Hmm. Ok. I have not been involuntarily committed to psychiatric care nor have I ever been convicted of any crime. I am a US citizen of age. I want to buy a gun. What more effective checks can we impose to weed out someone who intends to do harm? In my state, unlike say NY, you don't need permission from the police force to get a concealed carry license. Should police or other individuals be able to veto non-criminal purchase or guns or licenses to carry?
The AWB was meaningless legislation. It was essentially symbolic. Pro-gun people would point to legislation signed by NY Gov Cuomo or that which exists in California as exactly the opposite of "reasonable". Which is kind of my point. Everyone agrees on "reasonable" restrictions. Nobody agrees on what "reasonable" truly means.

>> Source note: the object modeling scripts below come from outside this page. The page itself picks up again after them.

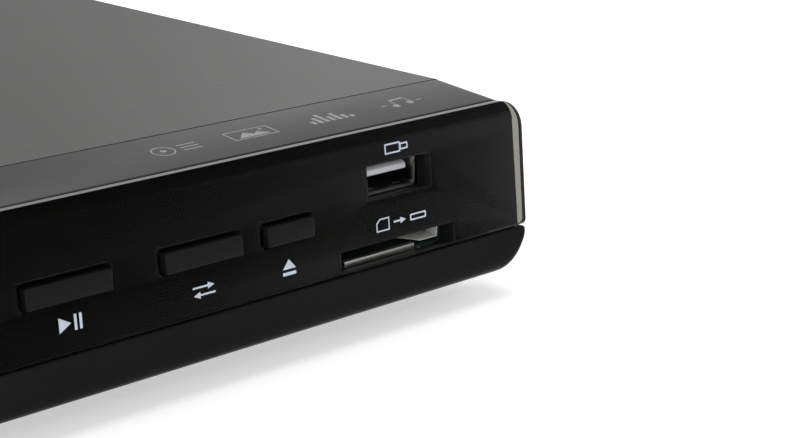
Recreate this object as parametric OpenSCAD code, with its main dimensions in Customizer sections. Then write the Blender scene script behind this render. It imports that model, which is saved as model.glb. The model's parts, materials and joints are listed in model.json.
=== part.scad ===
// A slim disc player with a motor-driven tray, a USB port and a memory-card slot.
// +X is to the right seen from the front, +Y to the back, +Z up. The origin lies on the
// surface that the player stands on, at the middle of its width and depth.

/* [Case] */
// Overall width, across the front
case_w = 360; // [350:1:400]
// Overall depth, from the button faces to the tips of the jacks
case_d = 240; // [238:1:280]
// How far the steel cover's side stands in from the end of the front
cover_inset = 4; // [3.5:0.1:6]
// Thickness of the steel sheet of the case
sheet_t = 0.8; // [0.6:0.1:1]
// Outer radius of the cover's bent edges
cover_r = 1.5; // [1:0.1:3]
// Gap between parts of the case that are only laid together
seam = 0.35; // [0.2:0.05:0.6]
// Height of the feet under the steel base
foot_h = 5; // [4:0.5:8]
// Radius of a foot
foot_r = 9; // [6:0.5:12]
// Distance of the feet's middle from the ends of the front
foot_in = 30; // [24:1:50]
// Distance of the feet's middle from the button faces and from the jacks' tips
foot_end = 32; // [28:1:50]
// Width of a ventilation slot
vent_w = 3; // [2:0.1:4]
// Pitch of the ventilation slots
vent_pitch = 7; // [6:0.5:10]

/* [Front] */
// Lean of the front, its top further back, in degrees
lean = 5; // [0:0.5:8]
// Thickness of the smoked front panel
lens_t = 2; // [1.5:0.1:3]
// Height of the smoked front panel
lens_h = 25.8; // [25:0.1:28]
// Radius of the panel's top corners
lens_r = 6; // [3:0.5:9]
// Radius of the panel's bottom corners
lens_foot_r = 1; // [0.5:0.1:2]
// Glue line behind the panel
glue_t = 0.1; // [0.05:0.05:0.3]
// Height of the lower strip under the panel
chin_h = 9.6; // [8:0.1:12]
// Corner radius of the lower strip, seen from the front
chin_corner = 6; // [3:0.5:8]
// Radius under the lower strip, seen from the side
chin_round = 5; // [3:0.5:7]
// Groove between the panel and the lower strip
groove_h = 0.5; // [0.3:0.1:1]
// Depth of that groove
groove_depth = 1.05; // [0.5:0.05:1.5]
// How far the moulding behind the panel stops short of its ends
mould_inset = 1.2; // [0.5:0.1:2]
// Corner radius of the moulding behind the panel
mould_r = 5; // [3:0.5:8]
// Wall thickness of the front moulding
mould_t = 2; // [1.6:0.1:2.6]
// Depth of the strip on top of the front, from front edge to the cover's seam
strip_d = 16.4; // [12:0.1:20]
// Fall of that strip towards the front, in degrees
strip_fall = 4.9; // [0:0.1:8]
// Step from the panel's top edge down to that strip
strip_step = 0.12; // [0:0.02:0.4]

/* [Buttons] */
// Height of a button's face
button_h = 3.7; // [3:0.1:5]
// Height of the buttons' lower edge over the groove, along the panel
button_v = 9.4; // [8:0.1:11]
// How far a button stands out of the panel
button_proud = 1.25; // [0.6:0.05:2]
// Width of the play button
play_w = 16.5; // [12:0.1:18]
// Middle of the play button, from the right end of the front
play_in = 106.9; // [104:0.1:110]
// Width of the sound button
sound_w = 16.4; // [12:0.1:18]
// Middle of the sound button, from the right end
sound_in = 80; // [79:0.1:84]
// Width of the eject button
eject_w = 10.7; // [8:0.1:12]
// Middle of the eject button, from the right end
eject_in = 60.9; // [59:0.1:63]
// Width of the standby button
standby_w = 12; // [8:0.1:14]
// Gap round a button in the panel
button_gap = 0.4; // [0.2:0.05:0.6]
// Travel of a button
button_travel = 0.6; // [0.3:0.05:0.8]
// Side of a push switch
switch_w = 6; // [5:0.1:7]
// Height of a push switch over its board
switch_h = 3.5; // [3:0.1:4.5]
// Radius of a push switch's plunger
plunger_r = 1.7; // [1.2:0.1:2]

/* [Ports] */
// Middle of the USB port, from the right end of the front
usb_in = 33.5; // [32:0.1:36]
// Width of the panel's window for the USB port
usb_window_w = 16; // [15:0.1:17]
// Lower edge of that window, along the panel
usb_window_v = 13; // [12.8:0.1:13.5]
// Height of that window
usb_window_h = 6.5; // [6.2:0.1:7]
// Inner width of the USB shell
usb_w = 12.5; // [12:0.1:13]
// Inner height of the USB shell
usb_h = 5.1; // [4.8:0.1:5.2]
// Width of the USB tongue
tongue_w = 11.1; // [10.5:0.1:11.4]
// Thickness of the USB tongue
tongue_t = 1.84; // [1.5:0.02:2]
// Middle of the card slot, from the right end of the front
card_in = 34.6; // [33:0.1:36]
// Width of the panel's window for the card
card_window_w = 29; // [28:0.1:31]
// Height of that window
card_window_h = 3.9; // [3.6:0.1:4.2]
// Width of the card's way in
card_w = 24.4; // [24.1:0.1:25]
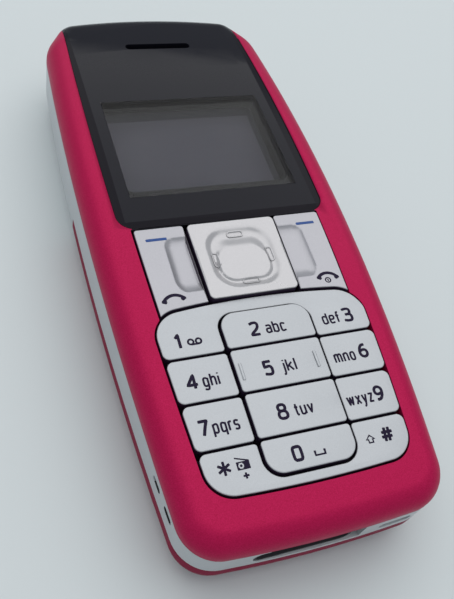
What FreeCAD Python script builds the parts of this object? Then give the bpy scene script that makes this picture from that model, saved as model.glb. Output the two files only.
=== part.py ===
import FreeCAD, Part

import math
import os

import Sketcher

# Bar mobile phone lying on its back. Millimetres. X runs across the phone, +Y towards the earpiece
# end, +Z out of the keypad. The origin is the middle of the flat back.

SIZES = {
    # outline seen from the front
    "phone_length": 105.2,
    "half_width": 21.9,
    "widest_y": 6.0,
    "side_radius": 600.0,
    "bottom_rise": 0.9,
    "top_rise": 1.6,
    "top_corner_x": 16.8,
    "shoulder_y": 44.4,
    "bottom_corner_round": 6.0,
    "shoulder_round": 9.0,
    "top_corner_round": 4.2,
    # front face, a shallow arc along the phone
    "crown_top": 17.9,
    "crown_radius": 560.0,
    "crown_y": -0.7,
    "cover_depth": 3.9,
    "cover_edge_round": 3.4,
    "cover_inner_bevel": 0.6,
    "window_inner_bevel": 1.7,
    "cover_wall": 1.3,
    "cover_roof": 2.2,
    # levels, upwards from the back
    "back_wall": 1.1,
    "back_round": 5.6,
    "inner_bevel": 3.0,
    "tub_bevel": 2.9,
    "band_low": 7.2,
    "band_wall": 1.5,
    "tray_floor": 0.8,
    "board_low": 9.6,
    "board_thickness": 1.0,
    "board_inset": 2.4,
    "mat_low": 13.0,
    "mat_thickness": 0.5,
    "post_depth": 0.5,
    # back cover and what it uncovers
    "split_side_y": 9.0,
    "split_middle_y": 15.0,
    "battery_width": 34.0,
    "battery_length": 50.0,
    "battery_thickness": 5.0,
    "battery_top_y": 8.0,
    "battery_round": 2.4,
    # window and display
    "window_half_width": 17.6,
    "window_side_radius": 690.0,
    "window_widest_y": 15.0,
    "window_bottom_y": -2.4,
    "window_round": 2.8,
    "window_thickness": 1.1,
    "window_end_wall": 0.7,
    "window_skirt": 1.6,
    "tape": 0.15,
    "tape_inset": 0.6,
    "mesh_pitch": 1.3,
    "mesh_hole": 0.4,
    "view_half_width": 14.3,
    "view_low_y": 5.6,
    "view_high_y": 27.0,
    "display_half_width": 16.4,
    "display_low_y": 2.6,
    "display_high_y": 30.2,
    "display_top": 13.2,
    "earpiece_y": 42.0,
    "earpiece_slot_width": 12.6,
    "earpiece_slot_height": 1.6,
    "earpiece_radius": 4.6,
    # keypad
    "pad_inset": 4.8,
    "pad_top_y": -18.6,
    "pad_top_rise": 1.2,
    "pad_low_y": -45.45,
    "pad_low_rise": 0.55,
    "pad_top_round": 4.2,
    "pad_low_round": 4.0,
    "row_one_y": -25.7,
    "row_pitch": 6.82,
    "column_half_width": 7.1,
    "column_taper": 0.016,
    "arch_top_y": -19.85,
    "arch_low_y": -44.3,
    "arch_round": 2.4,
    "key_proud": 0.3,
    "middle_proud": 0.7,
    "key_corner": 0.5,
    "key_outer_corner": 1.0,
    "key_edge_bevel": 0.25,
    "wing_inset": 6.35,
    "wing_top_y": -2.95,
    "nav_half_width": 7.25,
    "nav_taper": 0.014,
    "nav_top_y": -3.3,
    "nav_low_y": -17.15,
    "nav_proud": 0.8,
    "nav_corner": 0.8,
    "nav_lift": 0.3,
    "ring_width": 11.2,
    "ring_length": 11.0,
    "ring_round": 4.2,
    "ring_proud": 0.5,
    "ring_bevel": 0.3,
    "dish_width": 7.2,
    "dish_length": 6.0,
    "dish_shift": 0.5,
    "dish_round": 2.2,
    "dish_depth": 0.45,
    "dish_bevel": 0.35,
    "mark_proud": 0.12,
    "mark_width": 0.6,
    "mark_length": 2.6,
    "mark_x": 4.65,
    "mark_y": 4.45,
    "scoop_x": 8.2,
    "scoop_y": -10.0,
    "scoop_width": 6.4,
    "scoop_length": 10.4,
    "scoop_round": 2.6,
    "scoop_depth": 0.55,
    "wing_post_x": 11.8,
    "post_x": 11.6,
    "post_width": 5.0,
    "post_length": 4.0,
    "middle_post_width": 7.0,
    "arch_post_length": 3.0,
    "wing_post_length": 12.0,
    "ridge_proud": 0.15,
    "ridge_inset": 1.0,
    "ridge_thickness": 0.45,
    "ridge_run": 2.8,
    "skirt_wall": 0.8,
    "film_y": -24.0,
    "film_width": 29.2,
    "film_length": 39.6,
    "film_round": 2.0,
    "film_thickness": 0.1,
    "dome_radius": 2.0,
    "small_dome_radius": 1.6,
    "dome_height": 0.25,
    "pip_radius": 1.1,
    "wing_dome_reach": 4.5,
    "nav_post_reach": 4.6,
    "arm_length": 11.4,
    "arm_width": 3.0,
    "arm_round": 0.8,
    "arm_thickness": 0.6,
    "plunger_sunk": 0.2,
    "plunger_bar": 0.5,
    "plunger_length": 4.0,
    "ridge_width": 0.9,
    "ridge_length": 8.0,
    "ridge_round": 0.3,
    "rock_gap": 0.1,
    "nav_opening": 12.2,
    "nav_opening_round": 1.5,
    # bottom end
    "port_x": -2.8,
    "port_z": 9.7,
    "port_width": 14.4,
    "port_height": 3.2,
    "port_wall": 0.4,
    "port_floor": 0.4,
    "port_inset": 0.3,
    "charger_x": -5.6,
    "charger_bore_radius": 1.05,
    "headset_x": -0.6,
    "headset_bore_radius": 1.3,
    "jack_length": 6.6,
    "jack_width": 4.6,
    "jack_height": 3.5,
    "jack_bore_depth": 5.5,
    "microphone_x": 4.3,
    "microphone_radius": 1.5,
    "microphone_length": 2.0,
    "boot_wall": 0.4,
    "eyelet_x": 11.6,
    "eyelet_width": 5.2,
    "eyelet_height": 1.7,
    "eyelet_depth": 2.4,
    "eyelet_z": 9.3,
    "strap_bar_radius": 0.45,
    "sound_slot_y": -40.0,
    "sound_slot_pitch": 4.4,
    "sound_slot_length": 2.6,
    "sound_slot_height": 1.1,
    "sound_slot_z": 10.6,
    "speaker_x": -12.0,
    "speaker_y": -46.0,
    "speaker_width": 7.2,
    "speaker_length": 6.4,
    "speaker_low": 5.2,
    "speaker_height": 4.0,
    # inside the casing
    "lip_height": 1.0,
    "lip_foot": 0.8,
    "lip_wall": 0.75,
    "screw_radius": 0.55,
    "screw_head_radius": 1.1,
    "screw_head_height": 0.7,
    "screw_depth": 1.5,
    "boss_radius": 1.6,
    "frame_wall": 0.6,
    "glass_thickness": 1.4,
    "shield_height": 1.5,
    "motor_x": 15.4,
    "motor_z": 11.0,
    "motor_radius": 2.0,
    "motor_low_y": 31.6,
    "motor_length": 8.6,
    "weight_radius": 2.3,
    "weight_length": 3.4,
    "shaft_radius": 0.4,
    "sim_y": -8.0,
    "sim_width": 15.0,
    "sim_length": 25.0,
    "sim_thickness": 0.76,
    "cell_radius": 2.4,
    "cell_height": 1.6,
    "antenna_low_y": 29.0,
    "antenna_thickness": 0.15,
    # latch of the back cover
    "cover_travel": 12.0,
    "rail_low_y": -32.0,
    "rail_top_y": -2.0,
    "rail_length": 8.0,
    "rail_low": 5.0,
    "rail_height": 0.8,
    "rail_reach": 0.6,
    "tongue_width": 8.0,
    "tongue_thickness": 0.6,
    "tongue_top_y": 18.6,
    "button_y": 22.6,
    "button_width": 9.0,
    "button_length": 5.0,
    "button_sunk": 0.15,
    "button_travel": 0.8,
    "flange_thickness": 0.8,
    "spring_thickness": 0.25,
    "spring_foot": 0.9,
    "spring_reach": 4.2,
    # clearances
    "seam_gap": 0.1,
    "part_gap": 0.15,
    "joint_overlap": 0.2,
    "slide_gap": 0.3,
    "key_gap": 0.4,
    "key_side_gap": 0.3,
    "press_travel": 0.3,
    "press_room": 0.35,
}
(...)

"Should police or other individuals be able to veto non-criminal purchase of guns or licenses to carry?"
Yup. The law is by definition a community coming together to decide what norms are appropriate.
As I have said on another post, I favor mandatory gun insurance, mental health checks--you would have to get a certificate of sanity to own a gun, and mandatory training classes. I would also institute a mandatory 3 to 6 month waiting period. I would also institute a gun buyback program where after a fair amount of time violators of the new rules would face serious fines and or imprisonment. The National Gun registry would need to be updated and made instantaneous. I would also not allow private transfers of guns between people. Both parties would have to go to the police or the gun DMV.
Unless you are a certified vendor or collector with the appropriate insurance, people would be limited to no more than 1 pistol and 1 long rifle. No assault rifles could be sold to the general public.
Not going to happen in this country.
I know.
Well, the Republican Party was the party pushing for greater racial equality and expansion of public institutions back then. Now, not so much. Like the GOP, the NRA has become an entirely different animal from how it started.